Whereas the 2009 release lacked extras, the 2018 CE comes with some components, and we open with an audio commentary from director John Carpenter and actor Jeff Bridges. Recorded for a 2002 non-US DVD, this track makes its American debut as the pair offer a running, screen-specific look at story/characters, cast and performances, sets and locations, music, editing, effects, stunts and related domains.

While I wouldn’t call this a dynamic commentary, it proves more than satisfying. Bridges and Carpenter show an easy-going charm together, and they cover a nice array of topics. All of that means this adds up to an enjoyable, informative piece.

Called They Came From Hollywood, a new featurette runs 23 minutes, 55 seconds and includes notes from Carpenter, Bridges, script supervisor Sandy King Carpenter, and actor Charles Martin Smith.

“Came” looks at Carpenter’s path to the film and approach to the material, story/characters/screenplay, cast and performances, photography, stunts, the spacecraft’s design, music, and overall thoughts. Nothing about “Came” stands out as scintillating, but the program offers a reasonable overview of the film.

From 1984, a Vintage Featurette lasts 11 minutes, 20 seconds and features Carpenter, Bridges, Smith, special effects coordinator Roy Arbogast, and actor Karen Allen. As expected, the show offers a general view of the production, one without a ton of substance.
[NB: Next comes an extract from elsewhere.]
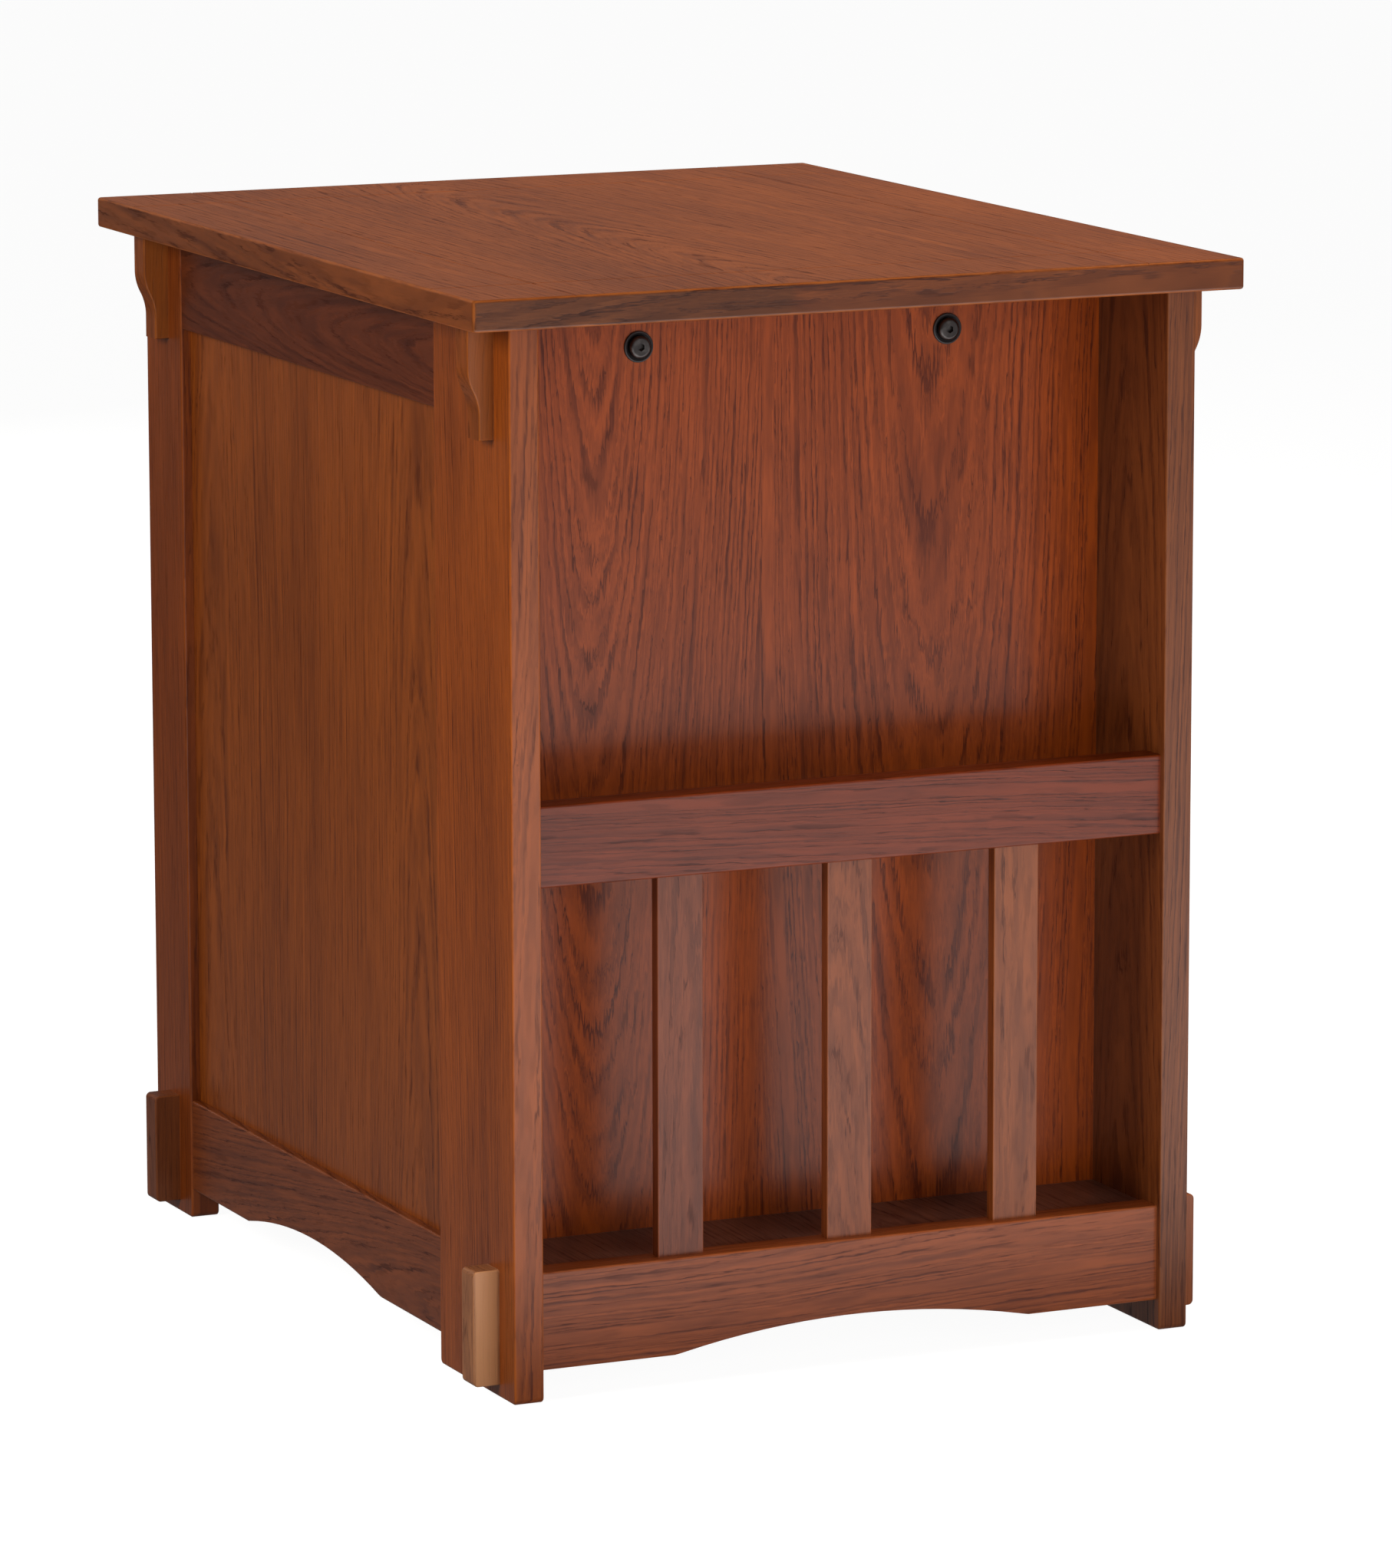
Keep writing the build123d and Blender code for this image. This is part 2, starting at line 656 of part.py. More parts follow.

It’s useful for archival purposes but it doesn’t tell us much.

In addition to two trailers and four TV spots, we find a Still Gallery. It offers a running, eight-minute, two-second reel with 83 images. These mix shots from the set, promotional materials and movie elements to become a decent compilation.

Would we view Starman differently if ET never existed? I’m sure we would, but I’m not as sure that’d make it a more appealing movie. Starman delivers reasonable emotion and entertainment but it lacks the spark that would make it truly memorable. The Blu-ray offers excellent picture quality and very good audio as well as a reasonable selection of supplements. While the movie doesn’t do a lot for me, this Blu-ray treats it well.